• [Short exercise] Reproduce the following records exactly from the line containing "Write part 2" onward, ending with the last line and including it.

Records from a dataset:

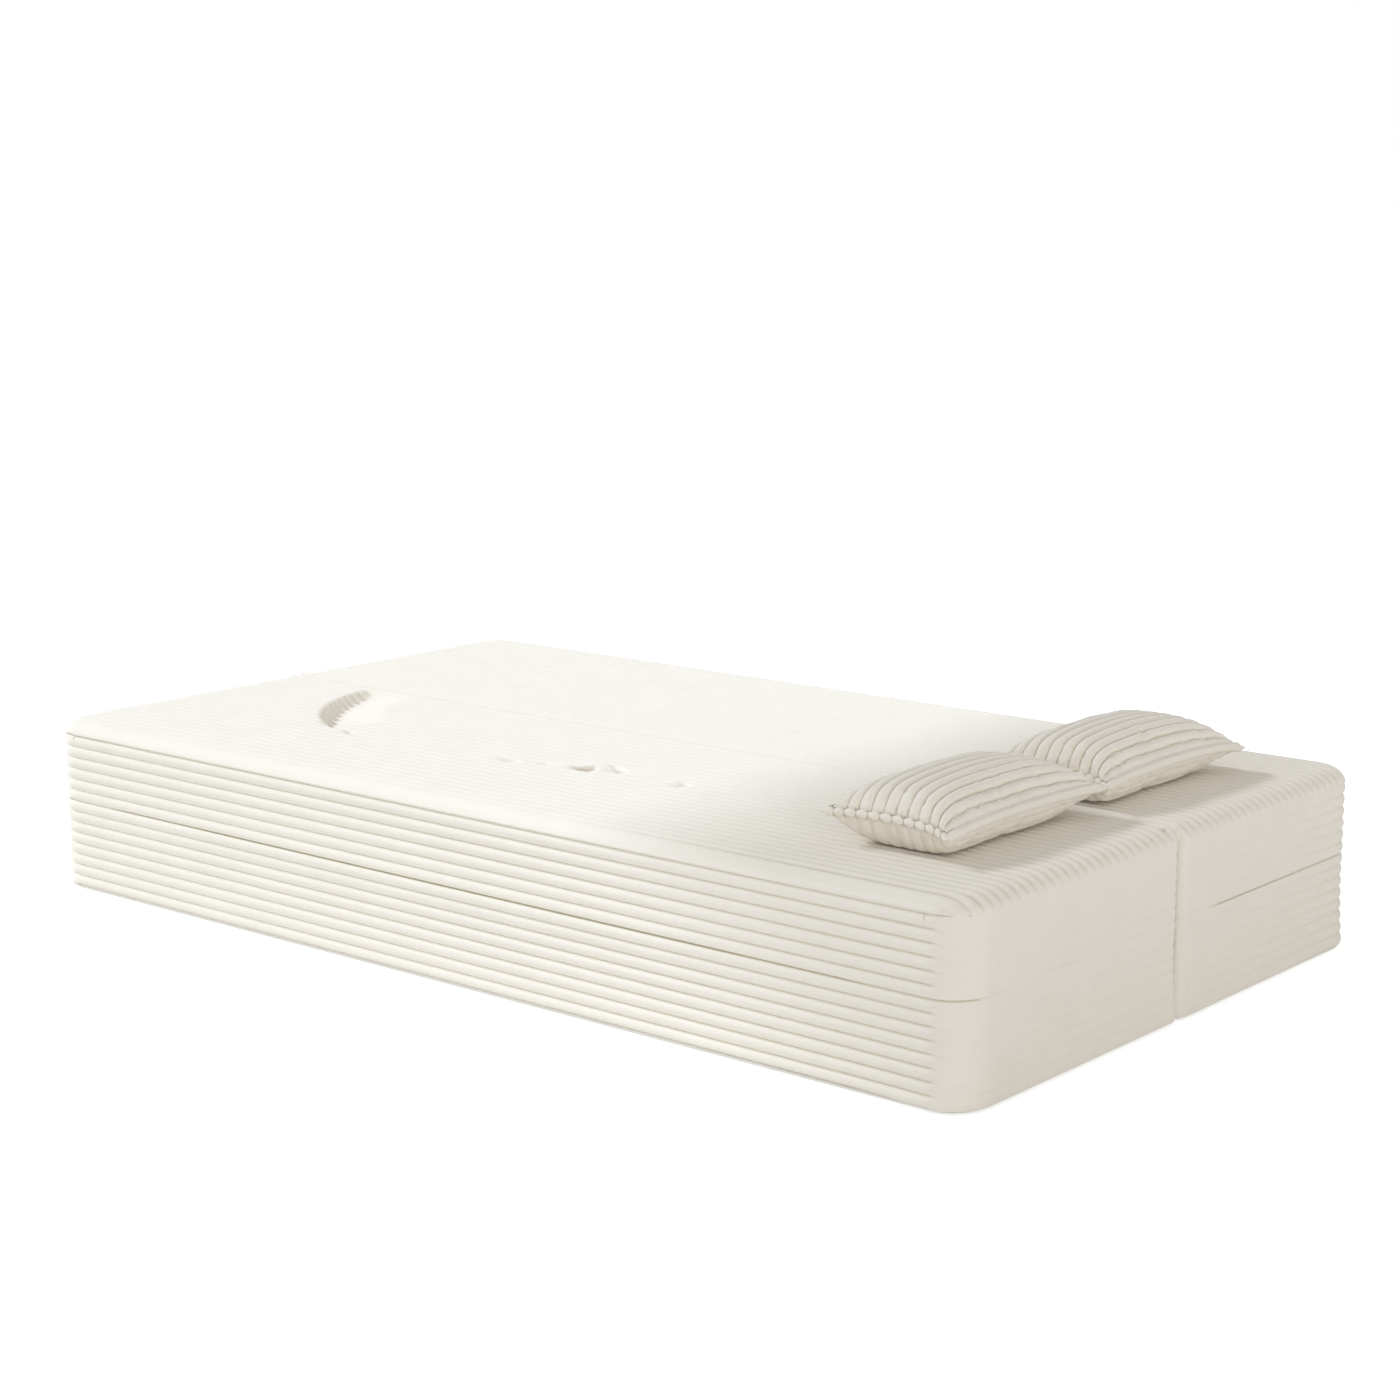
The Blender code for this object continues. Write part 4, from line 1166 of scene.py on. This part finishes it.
for kind, stack, sweep in (("hook", "front", 4.4), ("loop", "rear", 5.6)):
    side = STACK_SIDES[stack]
    for number in (1, 2, 3):
        node = f"{kind}_pad_{number}"
        low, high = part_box(node)
        outer_y = high.y if side < 0 else low.y
        sewn_y = low.y if side < 0 else high.y
        face_y = sewn_y - side * PAD_CLOTH
        cloth = block((low.x, min(sewn_y, face_y), low.z), (high.x, max(sewn_y, face_y), high.z))
        pad = add_blocks(node + "_woven", [cloth], pad_cloth, 0.2 * MM)
        dress(pad, stack + "_lower", [node])
        hook_x, hook_z = (
            np.arange(low[k] + HOOK_MARGINS[0], high[k] - HOOK_MARGINS[1], HOOK_PITCH) for k in (0, 2)
        )
        radius = (abs(outer_y - face_y) - 0.1 * MM) / 2 - HOOK_WIRE
        middle_y = face_y - side * radius
        places = [(x, middle_y, z) for x in hook_x for z in hook_z]
        half_turn = 0 if side < 0 else math.pi
        hooks = add_threads(
            node + "_threads", places, (0, 0, half_turn), stack + "_lower", kind + "_tape", nylon,
            Arc_radius=radius, Thread_radius=HOOK_WIRE, Start=-math.pi / 2, Sweep=sweep, Steps=7,
        )
        (x1, x2), (z1, z2) = ((low[k] + PAD_STITCH_INSET, high[k] - PAD_STITCH_INSET) for k in (0, 2))
        corners = ((x1, z1), (x2, z1), (x2, z2), (x1, z2))
        places_sewn, turns = [], []
        for start, end in zip(corners, (*corners[1:], corners[0])):
            count = round(math.dist(start, end) / STITCH_PITCH * 1.5)
            upright = math.pi / 2 * (start[0] == end[0])
            for k in range(count):
                x, z = np.add(start, np.subtract(end, start) * k / count)
                places_sewn.append((x, face_y + side * 1.2 * MM, z))
                turns.append((0, upright, half_turn))
        stitches = add_stitches(
            node + "_stitches", places_sewn, turns, stack + "_lower", kind + "_tape",
            1.4 * MM, 0.16 * MM, math.pi / 2,
        )
    print("pads:", kind, "x 3, each with", len(places), "threads")

# %% [markdown]
# ## Pillows
# A pillow is two ribbed panels sewn together 9 mm inside their edge and stuffed with fibre. The cloth is not
# stretched to shape: it is cut flat, held by its seam, and pushed out by the filling until it is tight one way
# and puckers the other. That is a job for a cloth simulation. A coarse, closed pillow starts a little flatter
# than it will be, its seam is pinned to the drawn-in outline, and it is blown up with gravity off. The cloth is
# 1.2 % larger than its start, which gives the puckers, and no point may move more than 10 mm. The fine ribbed
# panels are then read off the coarse pillow with a smooth curve through its points, so the ribs keep their width
# in the cloth and follow every pucker. Three corners of a pillow droop, and the near one at the head end is also
# drawn in.

# %% Blow up a pillow
PILLOW_RIB_COUNT = 12
PILLOW_RIB_DEPTH = 7 * MM
PILLOW_RIB_ROUNDNESS = 0.85
PILLOW_FLANGE = 9 * MM
PILLOW_PULL = 7 * MM
PILLOW_RISE = 43 * MM
PILLOW_SINK = 56 * MM
DOME_POWER = 0.55
DOME_FLATNESS = ((2.8, 2.8), (6.5, 2.7))
EAR_DROPS = {
    "front": ((-1, -1, 4 * MM, 0), (1, -1, 12 * MM, 12 * MM), (1, 1, 5 * MM, 0)),
    "rear": ((-1, -1, 4 * MM, 0), (1, -1, 12 * MM, 12 * MM), (1, 1, 12 * MM, 0)),
}
EAR_SHARPNESS = 6
STITCH_HEIGHT = 5.5 * MM
START_SHARE = 0.95
PRESSURE = 2.5
CLOTH_SLACK = -0.012
FRAMES = 20
CAP = 10 * MM
COARSE = (37, 55)
BED_CLEARANCE = 0.4 * MM
BED_EASE = 2 * MM


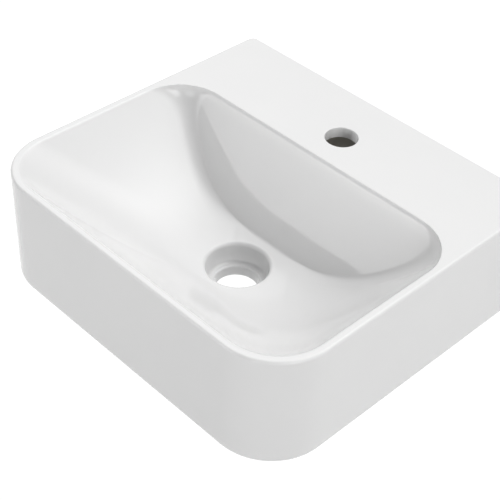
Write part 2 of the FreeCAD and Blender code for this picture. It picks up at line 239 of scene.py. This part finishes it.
def glazed_block():
    """The casting as a solid block: outside walls, rim, deck and bowl down to its floor."""
    bm = bmesh.new()
    sections = eased(outer_level(7.5, FOOT), outer_level(0, FOOT), outer_level(0, FOOT + 7.5), 8)
    sections += [outer_level(0, FOOT + 9), outer_level(0, 0), outer_level(0, RIM - 4)]
    sections += eased(outer_level(0, RIM - 2.8), outer_level(0, RIM), outer_level(2.8, RIM), 6)
    sections.append(outer_level(3.3, RIM, rear=0.5))
    lip = bowl_level(1)
    sections.append(shrunk(lip, -1.6))
    sections += eased(shrunk(lip, -1.1), lip, bowl_level(0.993), 5)
    shares = [0.985, 0.975, 0.96, 0.94] + [0.92 - 0.03 * step for step in range(29)]
    sections += [bowl_level(share) for share in shares + [0.055, 0.035, 0.018, 0]]
    rings = [outline(bm, *section) for section in sections]
    skin(bm, rings)
    cap(bm, rings[0])
    cap(bm, rings[-1])
    return finish_mesh(bm, "basin_china", [])


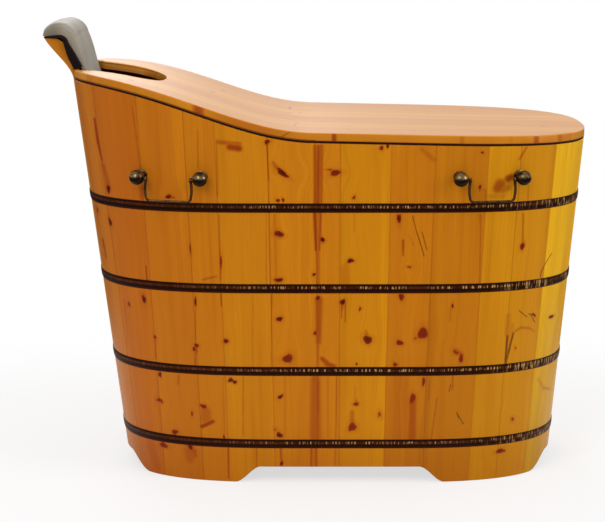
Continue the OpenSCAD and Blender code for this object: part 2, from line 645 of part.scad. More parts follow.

• [Task answer]
Write part 2 of the FreeCAD and Blender code for this picture. It picks up at line 239 of scene.py. This part finishes it.
def glazed_block():
    """The casting as a solid block: outside walls, rim, deck and bowl down to its floor."""
    bm = bmesh.new()
    sections = eased(outer_level(7.5, FOOT), outer_level(0, FOOT), outer_level(0, FOOT + 7.5), 8)
    sections += [outer_level(0, FOOT + 9), outer_level(0, 0), outer_level(0, RIM - 4)]
    sections += eased(outer_level(0, RIM - 2.8), outer_level(0, RIM), outer_level(2.8, RIM), 6)
    sections.append(outer_level(3.3, RIM, rear=0.5))
    lip = bowl_level(1)
    sections.append(shrunk(lip, -1.6))
    sections += eased(shrunk(lip, -1.1), lip, bowl_level(0.993), 5)
    shares = [0.985, 0.975, 0.96, 0.94] + [0.92 - 0.03 * step for step in range(29)]
    sections += [bowl_level(share) for share in shares + [0.055, 0.035, 0.018, 0]]
    rings = [outline(bm, *section) for section in sections]
    skin(bm, rings)
    cap(bm, rings[0])
    cap(bm, rings[-1])
    return finish_mesh(bm, "basin_china", [])


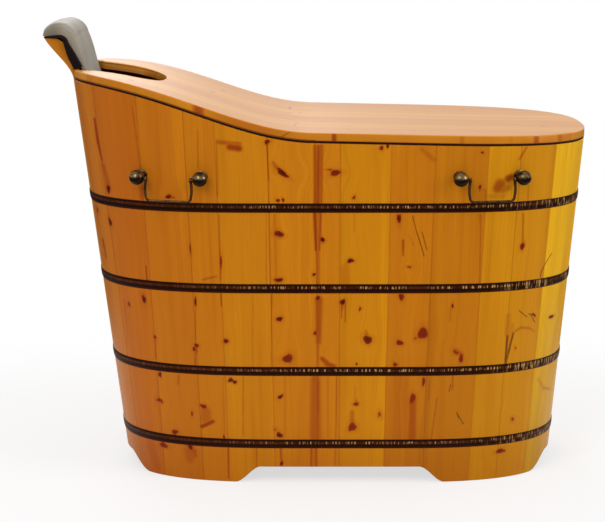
Continue the OpenSCAD and Blender code for this object: part 2, from line 645 of part.scad. More parts follow.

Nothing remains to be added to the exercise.